I bought a copper hair clasp from a street vendor, and tried on some multicolored pants in an "imported from Nepal"-store (a little too small, sigh), watched a juggler, listened to some music and enjoyed myself immensely (and got a slight sunburn). Then some kind of sport event must have ended, because suddenly people in yellow and blue were crowding the streets and forming queues in front of what must have been favorite eating places, and I made my way back to the BART station.

I would have loved to take pictures, and I actually got my cell phone with me this time, but I felt it would be impolite to start waving it at people, so I didn't.

The BART train was full of folks in yellow and blue, too, but other than your average soccer fans they behaved.

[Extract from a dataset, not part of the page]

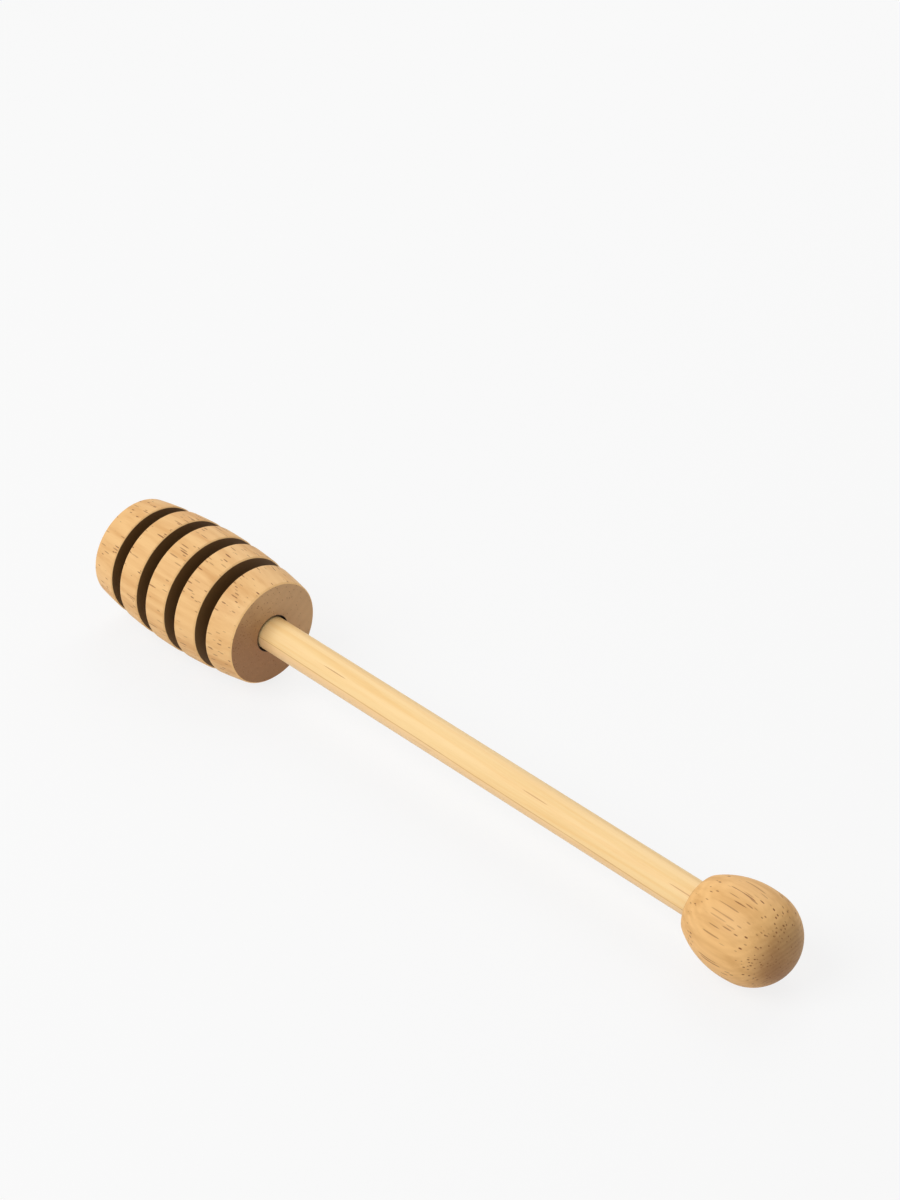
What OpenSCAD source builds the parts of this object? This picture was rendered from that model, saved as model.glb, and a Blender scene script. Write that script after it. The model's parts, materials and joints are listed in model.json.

It was still hot when I returned to the hotel, half an hour before sunset.

And Sunday (that's today), I looked at my sunburn, my books, and the outside temperature and decided to spend the day sitting on the sofa, reading and drinking tea.

Which I did.

On Saturday I also tried (twice) to phone Snow's sister, but I only got an answering machine. I'm going to double-check the phone number she gave me, because I'd hate to harass complete strangers.

And tomorrow our last team member is scheduled to arrive, and serious work is expected to begin.